[Lines of data]
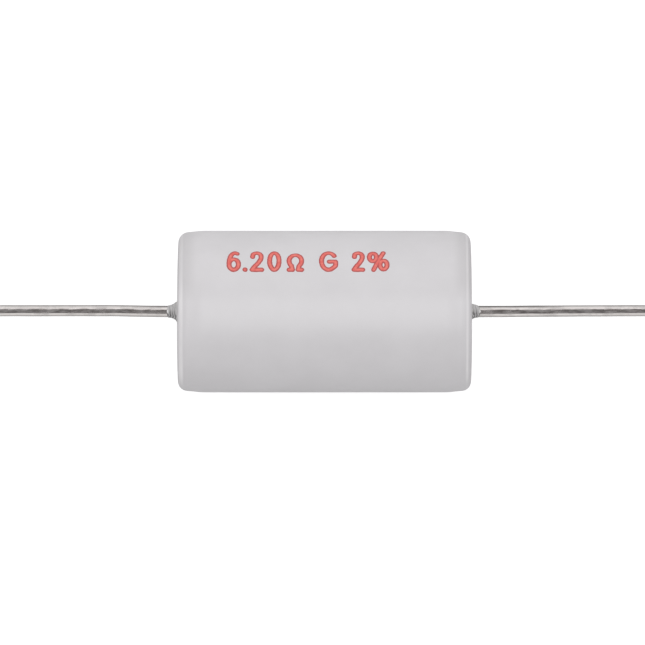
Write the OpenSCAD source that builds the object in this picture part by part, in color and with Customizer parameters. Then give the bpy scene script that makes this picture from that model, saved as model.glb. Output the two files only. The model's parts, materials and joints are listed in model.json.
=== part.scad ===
// Axial wirewound resistor: a moulded round body with one tinned wire lead at each end.
// Inside the moulding, a bare resistance wire is wound on a ceramic rod between two pressed
// end caps, and the leads are welded to the caps. The part is turned about the X axis, its
// origin is the centre of the body, and every length is in millimetres.

/* [Body] */
// Length of the moulded body over its end faces
body_l = 26.15; // [24:0.05:34]
// Diameter of the moulded body
body_d = 14.4; // [12:0.1:20]
// Radius of the rounded edge at each end
edge_r = 1; // [0.3:0.05:1.8]
// Length of the soft shoulder that leads into each rounded edge
shoulder_l = 1.3; // [0.5:0.1:2.5]
// How far the radius falls along the shoulder
shoulder_drop = 0.11; // [0.02:0.01:0.3]
// Diameter of the flat seat round the lead on each end face
face_flat_d = 4; // [3:0.1:6]
// How far each end face falls away from its flat seat to its edge
face_drop = 0.07; // [0.02:0.01:0.3]

/* [Leads] */
// Diameter of the tinned wire
lead_d = 1; // [0.6:0.05:1.3]
// Length of bare wire outside each end face
lead_l = 30; // [15:1:45]
// Thickness of the tin coat, which feathers out on the bare wire under each resin bead
tin_t = 0.02; // [0.01:0.005:0.05]
// Bevel left by the cutter at each tip
tip_bevel = 0.12; // [0.05:0.01:0.25]
// Diameter of the upset head that is welded to the cap
head_d = 2; // [1.6:0.1:3]
// Thickness of that head
head_t = 0.4; // [0.2:0.05:0.8]
// Length of the cone between the head and the wire
head_cone_l = 0.35; // [0.1:0.05:0.8]

/* [Exit seals] */
// Diameter of the resin bead at the left end face
left_seal_d = 1.8; // [1.4:0.1:2.8]
// Length of the left bead along the wire
left_seal_l = 0.95; // [0.5:0.05:2]
// Diameter of the resin bead at the right end face
right_seal_d = 1.4; // [1.3:0.1:2.8]
// Length of the right bead along the wire
right_seal_l = 0.8; // [0.5:0.05:2]
// Thickness of the thin resin lip where a bead runs out on the wire
seal_lip = 0.02; // [0.01:0.01:0.08]

/* [Core and caps] */
// Diameter of the ceramic rod
core_d = 8; // [6:0.1:9]
// Length of the ceramic rod
core_l = 17; // [14:0.1:19]
// Bevel at each end of the rod
core_bevel = 0.5; // [0.3:0.05:0.8]
// Thickness of the pressed cap's skirt
cap_wall = 0.4; // [0.25:0.05:0.6]
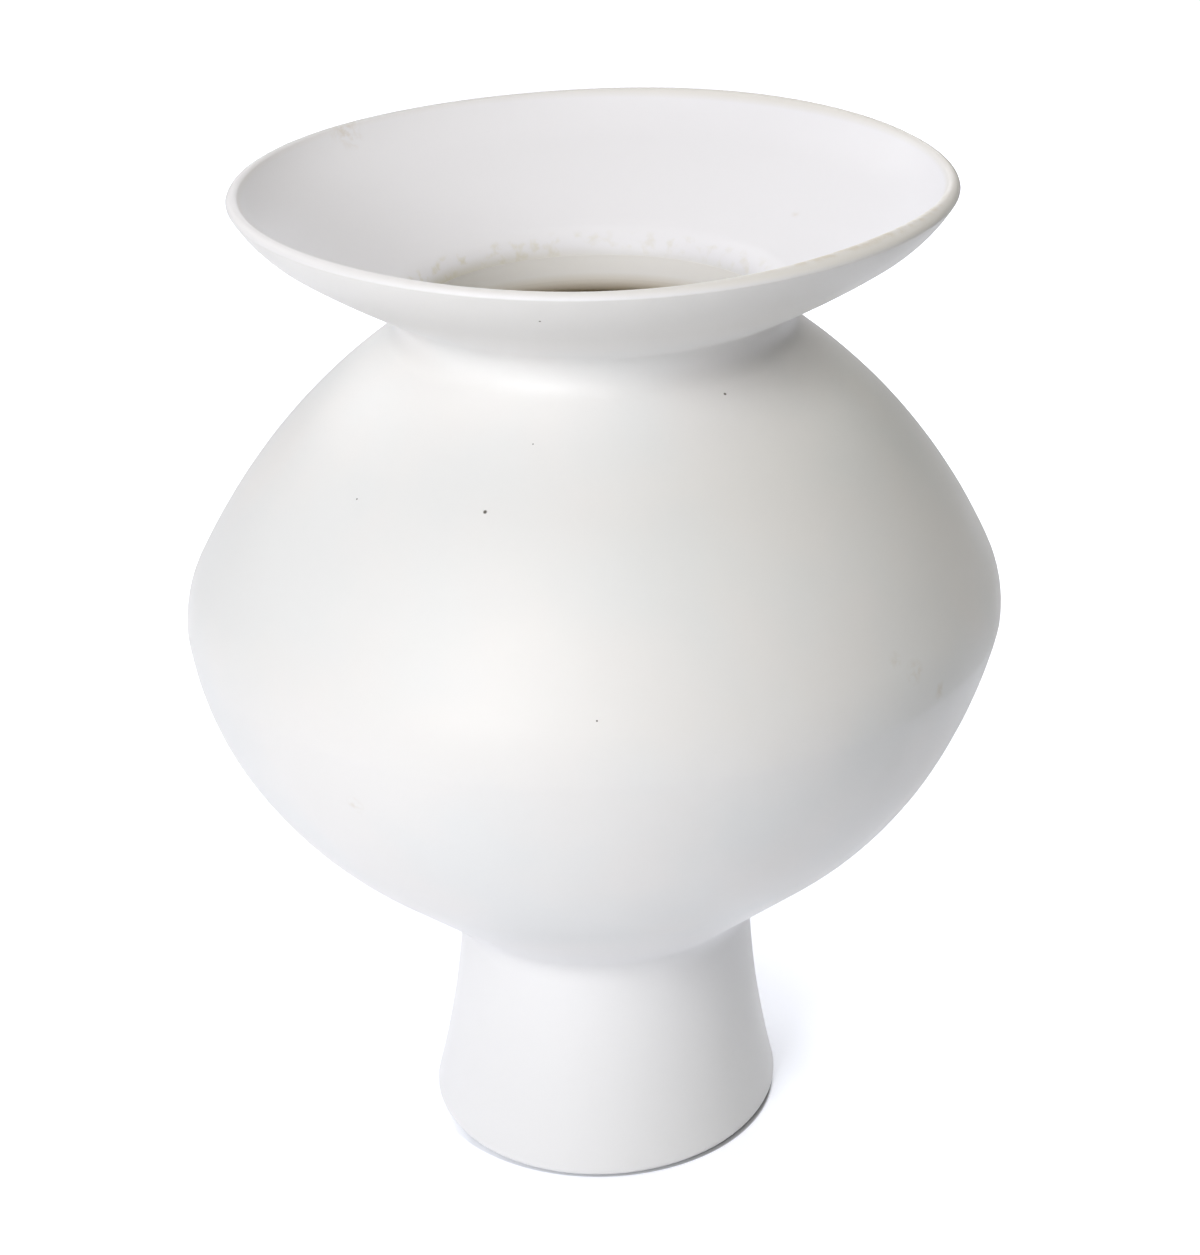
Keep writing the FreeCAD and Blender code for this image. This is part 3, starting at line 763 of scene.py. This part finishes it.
floor_mesh.materials.append(floor_white)

# Backdrop
# White to the camera, and almost dark to the jar, which its lamps light.
dark_share = 0.02
world = bpy.data.worlds.new("studio")
bpy.context.scene.world = world
world.use_nodes = True
tree = world.node_tree
tree.nodes.clear()
camera_ray = add(tree, "ShaderNodeLightPath", output="Is Camera Ray")
strength = add(tree, "ShaderNodeMapRange", {"Value": camera_ray, "To Min": dark_share})
backdrop = add(tree, "ShaderNodeBackground", [from_hex("#FFFFFF"), strength])
add(tree, "ShaderNodeOutputWorld", [backdrop])

# Lamps
# Large soft squares all round, the strongest from the front left, as the photo's shading shows.
# Sizes and distances here are in metres, powers in watts.
lamp_aim = Vector((0, 0, 0.2))
lamp_distance = 1.5


def lamp(name, azimuth, elevation, size, power, colour=(1, 1, 1)):
    """A soft square studio lamp, aimed at the jar. The azimuth is in degrees from the front,
    positive to the right."""
    light = bpy.data.lights.new(name, "AREA")
    light.size = size
    light.energy = power
    light.color = colour
    item = bpy.data.objects.new(name, light)
    turn, rise = math.radians(azimuth), math.radians(elevation)
    away = Vector((math.sin(turn) * math.cos(rise), -math.cos(turn) * math.cos(rise), math.sin(rise)))
    item.location = lamp_aim + away * lamp_distance
    item.rotation_mode = "QUATERNION"
    item.rotation_quaternion = away.to_track_quat("Z", "Y")
    bpy.context.scene.collection.objects.link(item)


lamp("key", -32, 27, 0.6, 12.4)
lamp("front_top", -10, 35, 0.7, 4.0, (0.97, 0.98, 1.0))
lamp("overhead", 0, 88, 0.8, 4.2, (1.0, 0.97, 0.97))
lamp("right_fill", 75, 48, 0.8, 2.3, (1.0, 0.97, 0.75))
lamp("back", 180, 14, 0.8, 6.8, (0.92, 0.94, 1.0))
lamp("back_left", -135, 30, 0.8, 6.6)
lamp("back_right", 135, 38, 0.8, 3.9)

# Camera
# Placed as the photo was taken: about a metre away, looking down on the mouth. The focal length
# is in pixels of the photo, the place in metres and the angles in degrees.
photo_width = 1200
focal_length = 2713.4
sensor_width = 36.0
camera_place = (0.001, -0.89859, 0.60659)
camera_yaw = -0.064
camera_pitch = -24.806
camera_roll = -1.159
nearest_seen = 0.05
camera_data = bpy.data.cameras.new("camera")
camera_data.sensor_fit = "HORIZONTAL"
camera_data.sensor_width = sensor_width
camera_data.lens = sensor_width * focal_length / photo_width
camera_data.clip_start = nearest_seen
camera = bpy.data.objects.new("camera", camera_data)
camera.matrix_world = (Matrix.Translation(camera_place)
                       @ Matrix.Rotation(math.radians(camera_yaw), 4, "Z")
                       @ Matrix.Rotation(math.radians(90 + camera_pitch), 4, "X")
                       @ Matrix.Rotation(math.radians(camera_roll), 4, "Z"))
bpy.context.scene.collection.objects.link(camera)
bpy.context.scene.camera = camera
bpy.context.scene.view_settings.view_transform = "Standard"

Work instructions> Please give back all of the records exactly as written.

Correct answer>
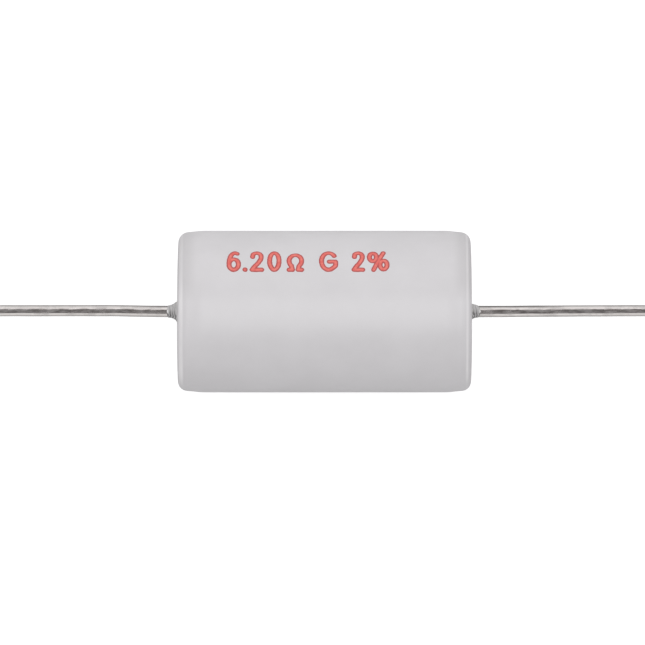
Write the OpenSCAD source that builds the object in this picture part by part, in color and with Customizer parameters. Then give the bpy scene script that makes this picture from that model, saved as model.glb. Output the two files only. The model's parts, materials and joints are listed in model.json.
=== part.scad ===
// Axial wirewound resistor: a moulded round body with one tinned wire lead at each end.
// Inside the moulding, a bare resistance wire is wound on a ceramic rod between two pressed
// end caps, and the leads are welded to the caps. The part is turned about the X axis, its
// origin is the centre of the body, and every length is in millimetres.

/* [Body] */
// Length of the moulded body over its end faces
body_l = 26.15; // [24:0.05:34]
// Diameter of the moulded body
body_d = 14.4; // [12:0.1:20]
// Radius of the rounded edge at each end
edge_r = 1; // [0.3:0.05:1.8]
// Length of the soft shoulder that leads into each rounded edge
shoulder_l = 1.3; // [0.5:0.1:2.5]
// How far the radius falls along the shoulder
shoulder_drop = 0.11; // [0.02:0.01:0.3]
// Diameter of the flat seat round the lead on each end face
face_flat_d = 4; // [3:0.1:6]
// How far each end face falls away from its flat seat to its edge
face_drop = 0.07; // [0.02:0.01:0.3]

/* [Leads] */
// Diameter of the tinned wire
lead_d = 1; // [0.6:0.05:1.3]
// Length of bare wire outside each end face
lead_l = 30; // [15:1:45]
// Thickness of the tin coat, which feathers out on the bare wire under each resin bead
tin_t = 0.02; // [0.01:0.005:0.05]
// Bevel left by the cutter at each tip
tip_bevel = 0.12; // [0.05:0.01:0.25]
// Diameter of the upset head that is welded to the cap
head_d = 2; // [1.6:0.1:3]
// Thickness of that head
head_t = 0.4; // [0.2:0.05:0.8]
// Length of the cone between the head and the wire
head_cone_l = 0.35; // [0.1:0.05:0.8]

/* [Exit seals] */
// Diameter of the resin bead at the left end face
left_seal_d = 1.8; // [1.4:0.1:2.8]
// Length of the left bead along the wire
left_seal_l = 0.95; // [0.5:0.05:2]
// Diameter of the resin bead at the right end face
right_seal_d = 1.4; // [1.3:0.1:2.8]
// Length of the right bead along the wire
right_seal_l = 0.8; // [0.5:0.05:2]
// Thickness of the thin resin lip where a bead runs out on the wire
seal_lip = 0.02; // [0.01:0.01:0.08]

/* [Core and caps] */
// Diameter of the ceramic rod
core_d = 8; // [6:0.1:9]
// Length of the ceramic rod
core_l = 17; // [14:0.1:19]
// Bevel at each end of the rod
core_bevel = 0.5; // [0.3:0.05:0.8]
// Thickness of the pressed cap's skirt
cap_wall = 0.4; // [0.25:0.05:0.6]
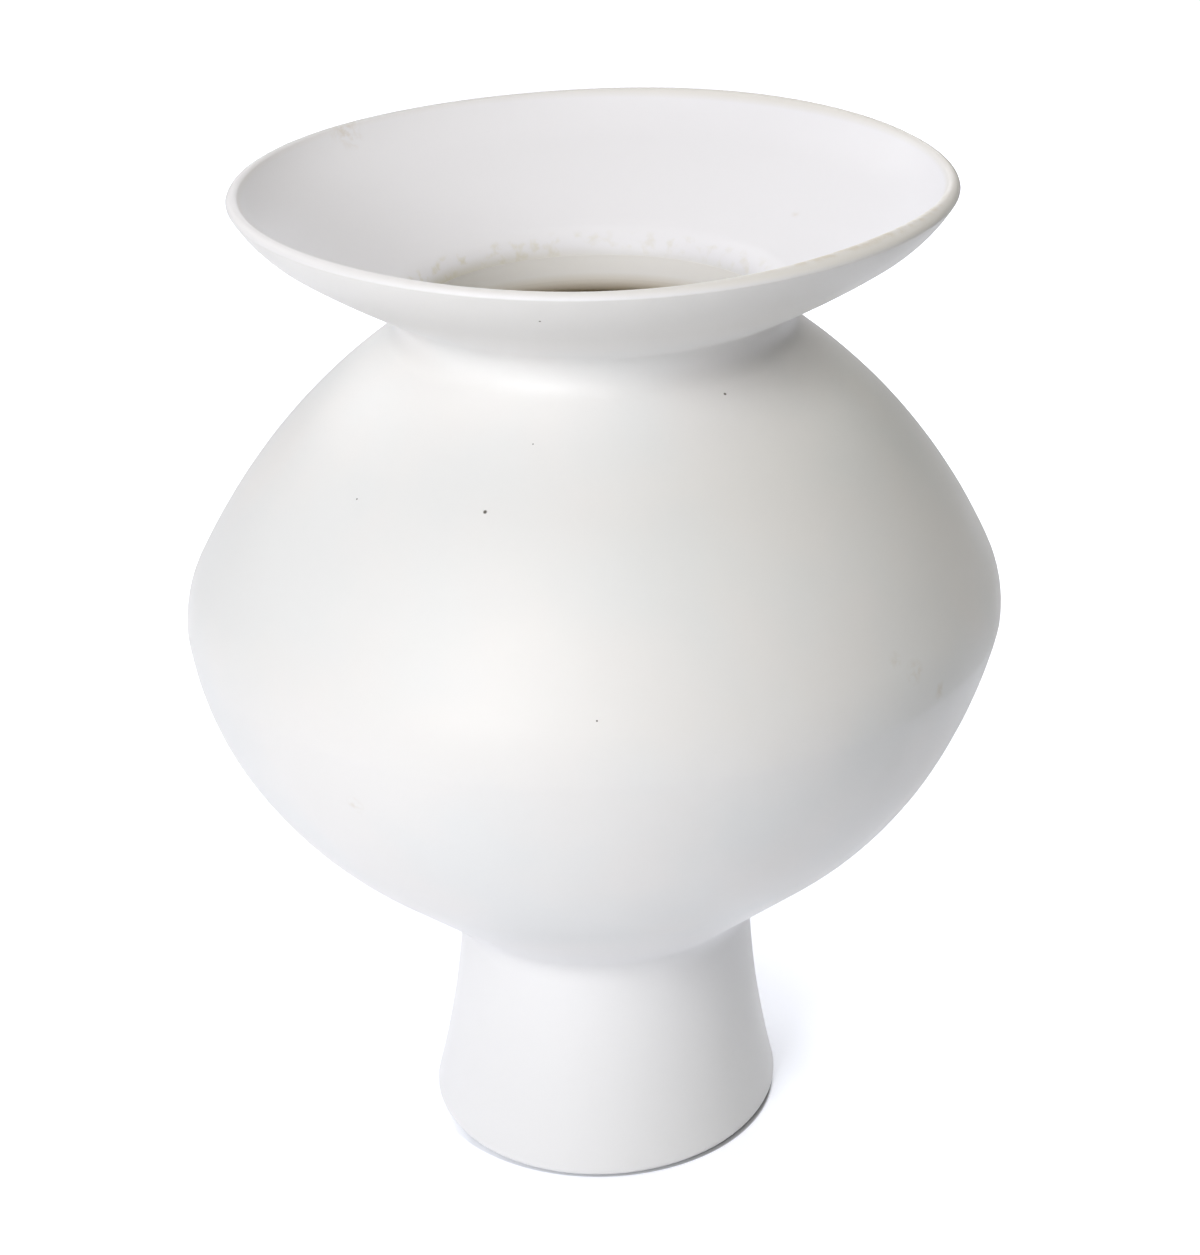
Keep writing the FreeCAD and Blender code for this image. This is part 3, starting at line 763 of scene.py. This part finishes it.
floor_mesh.materials.append(floor_white)

# Backdrop
# White to the camera, and almost dark to the jar, which its lamps light.
dark_share = 0.02
world = bpy.data.worlds.new("studio")
bpy.context.scene.world = world
world.use_nodes = True
tree = world.node_tree
tree.nodes.clear()
camera_ray = add(tree, "ShaderNodeLightPath", output="Is Camera Ray")
strength = add(tree, "ShaderNodeMapRange", {"Value": camera_ray, "To Min": dark_share})
backdrop = add(tree, "ShaderNodeBackground", [from_hex("#FFFFFF"), strength])
add(tree, "ShaderNodeOutputWorld", [backdrop])

# Lamps
# Large soft squares all round, the strongest from the front left, as the photo's shading shows.
# Sizes and distances here are in metres, powers in watts.
lamp_aim = Vector((0, 0, 0.2))
lamp_distance = 1.5


def lamp(name, azimuth, elevation, size, power, colour=(1, 1, 1)):
    """A soft square studio lamp, aimed at the jar. The azimuth is in degrees from the front,
    positive to the right."""
    light = bpy.data.lights.new(name, "AREA")
    light.size = size
    light.energy = power
    light.color = colour
    item = bpy.data.objects.new(name, light)
    turn, rise = math.radians(azimuth), math.radians(elevation)
    away = Vector((math.sin(turn) * math.cos(rise), -math.cos(turn) * math.cos(rise), math.sin(rise)))
    item.location = lamp_aim + away * lamp_distance
    item.rotation_mode = "QUATERNION"
    item.rotation_quaternion = away.to_track_quat("Z", "Y")
    bpy.context.scene.collection.objects.link(item)


lamp("key", -32, 27, 0.6, 12.4)
lamp("front_top", -10, 35, 0.7, 4.0, (0.97, 0.98, 1.0))
lamp("overhead", 0, 88, 0.8, 4.2, (1.0, 0.97, 0.97))
lamp("right_fill", 75, 48, 0.8, 2.3, (1.0, 0.97, 0.75))
lamp("back", 180, 14, 0.8, 6.8, (0.92, 0.94, 1.0))
lamp("back_left", -135, 30, 0.8, 6.6)
lamp("back_right", 135, 38, 0.8, 3.9)

# Camera
# Placed as the photo was taken: about a metre away, looking down on the mouth. The focal length
# is in pixels of the photo, the place in metres and the angles in degrees.
photo_width = 1200
focal_length = 2713.4
sensor_width = 36.0
camera_place = (0.001, -0.89859, 0.60659)
camera_yaw = -0.064
camera_pitch = -24.806
camera_roll = -1.159
nearest_seen = 0.05
camera_data = bpy.data.cameras.new("camera")
camera_data.sensor_fit = "HORIZONTAL"
camera_data.sensor_width = sensor_width
camera_data.lens = sensor_width * focal_length / photo_width
camera_data.clip_start = nearest_seen
camera = bpy.data.objects.new("camera", camera_data)
camera.matrix_world = (Matrix.Translation(camera_place)
                       @ Matrix.Rotation(math.radians(camera_yaw), 4, "Z")
                       @ Matrix.Rotation(math.radians(90 + camera_pitch), 4, "X")
                       @ Matrix.Rotation(math.radians(camera_roll), 4, "Z"))
bpy.context.scene.collection.objects.link(camera)
bpy.context.scene.camera = camera
bpy.context.scene.view_settings.view_transform = "Standard"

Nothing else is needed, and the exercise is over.